In response, plaintiff argues that counsel should have known to appear for the May 2019 conference in light of the order issued after the April conference, that counsel had in general been neglectful in defending the action, and that counsel failed to explain his 8-month delay in moving to vacate the default judgment.
These arguments are not without force. Notwithstanding Manziel's counsel's undoubtedly heavy caseload, this court is troubled by counsel's apparent failure to monitor the docket in this case to avoid a default judgment, and by the delay in moving to vacate the default judgment once entered. Nevertheless, in the circumstances of this case—given the detailed explanation provided by counsel, and plaintiff's own 18-month delay in prosecuting the action—this court concludes that Manziel has provided a reasonable excuse for his default.
This court also agrees with Manziel that he has a potentially meritorious defense to the action—namely that Colonial Funding is not a party to the cash-advance agreement, and therefore lacks standing to sue to enforce the agreement. As discussed in the Background section above, the cash-advance agreement here was entered into between Manziel and New State Funding, doing business as Bankcard Funding. Colonial Funding is a legally separate entity from New State Funding. Nor does any evidence in the record indicate that New State assigned its rights under the agreement to Colonial. Colonial Funding is thus not a party to the agreement. And the complaint does not allege that Colonial Funding has standing to sue as an intended third-party beneficiary.
Plaintiff argues that Colonial Funding nonetheless has standing as New State's agent, because Colonial Funding was acting as servicer for Bankcard under the cash-advance agreement between New State/Bankcard and Manziel. But the agreement does not indicate that Colonial Funding would be acting as a servicer here—or even mention Colonial Funding at all.
This court does not agree with plaintiff's contention that an agency relationship exists here because prior cash-advance agreements between Manziel and New State/Bankcard expressly identified Colonial Funding as Bankcard's servicer. Colonial Funding brought its action on this agreement, not on earlier, separate contracts. Indeed, that other agreements [*4]identified Colonial Funding as a servicer while this one did not would suggest that Colonial Funding was not New State's agent here and thus lacks standing to sue on New State's behalf.
There is also no merit to plaintiff's argument that because Colonial Funding qualified as New State's agent because Colonial Funding wrote to Manziel as New State/Bankcard's servicer to inform him that he was in default of his obligations under this agreement.
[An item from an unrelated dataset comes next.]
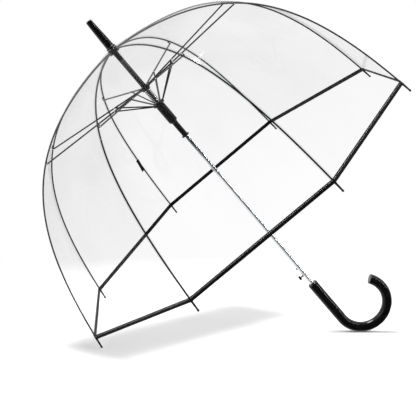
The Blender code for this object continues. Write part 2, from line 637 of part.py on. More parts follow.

The very cases on which plaintiff relies state that an agent may sue on its principal's behalf if "the defendant has acknowledged that the plaintiff possesses a general agency authorizing him to act in all matters." (College Mgmt. Co. v Belcher Oil Co. of NY, 159 AD2d 339, 341 [1st Dept 1990] [internal quotation marks omitted]; see also Airline Reporting Corp. v S and N Travel, Inc., 238 AD2d 292, 293 [2d Dept 1997] [same].) Plaintiff does not point to any such acknowledgement by Manziel here.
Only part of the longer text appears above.